One approach to answering some of these questions is a
theory called Recognition-by-Components, or
RBC for short. This theory is a
particular kind of structural description model that relies on a specific set
of 3D parts and spatial relationships between them. Specifically, it relies on
a set of 3D parts called geons, which
is short for generalized polyhedrons.
Geons are really a class of objects called generalized
cylinders. When you hear the word “cylinder,” you may think of something
like a soda can. To make that kind of shape more general, we can change a
number of things about such a cylinder to make some different 3D shapes. For
example, what if the base of the can was a square instead of a circle? That
base could have any shape we like, which leads to different parts. A soda can
can be thought of as the shape you get by putting a circle on the table,
lifting it up, and keeping the volume swept out by the circle. What if we
didn’t pull that circle (or other shape) straight up, but let it curve around
as we went? That would lead to still more 3D shapes. Finally, what if we let
the circle (or other base shape) change size as we pulled it up off the table?

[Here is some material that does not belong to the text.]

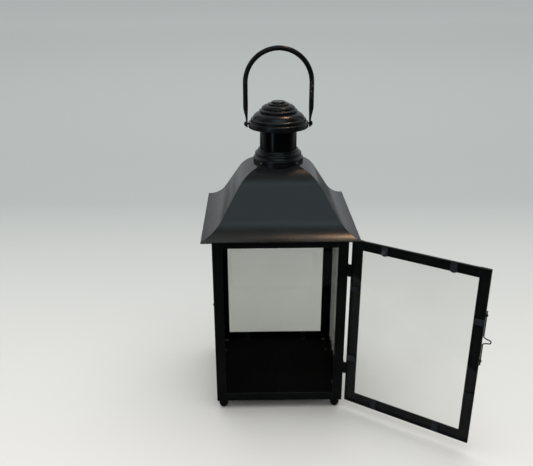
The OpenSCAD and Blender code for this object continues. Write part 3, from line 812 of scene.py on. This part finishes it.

This would lead to still more shapes that tapered or expanded along their long
axis. The figure below depicts a bunch of different cylinders made by varying
these properties – these are a start at coming up with some geons to try and
build objects with.
Why should you use these to recognize objects? What makes
these good parts? One answer to this question is that they seem pretty flexible
– we can probably build a lot of different objects out of these things. See below for some examples:
Figure 7 - Examples of objects built from geons. A structural description of each object would have to include the list of geons as well as the way they go together (Geon 4 ON-TOP-OF Geon 3, e.g.).
Perhaps
more importantly, though, they turn out to have some important properties that
mean we can possibly use 2D images of objects to measure the presence of these
specific 3D parts. Specifically, geons have a number of non-accidental properties. This refers to arrangements of edges,
curves, and corners in the image that are consistent across different 2D views
of the same 3D object. Another way to think about this is to say that there are
properties of the 2D images of these parts that reliably signal specific things
about their 3D shape. For example, if you see parallel lines or curves in the
image of an obejct, that almost certainly means that there are really parallel
3D lines on that object. Similarly, if we see three lines meet at a corner,
that almost certainly means that there really is a 3D vertex there on an
object. These properties are called non-accidental
because they’re very unlikely to have happened “by accident.” Instead, they
probably happened because there’s a 3D object there that looks this way. This
means that when we see some of these things in an image, we can be pretty
certain that a specific 3D geon is there somewhere. In turn, this means that we
can start actually carrying out some of the steps of the recipe described
above.
Does it work? This is where we have to think about how we’d
know if a theory like this explains what people do. One good way to check if a
theory like this is right is to ask if it helps explain cases where object
recognition is easy and other cases where it is hard. In particular, RBC makes
a specific prediction about when object recognition should be difficult. If you can’t measure the geons, you can’t
recognize the object. When would be unable to measure the geons?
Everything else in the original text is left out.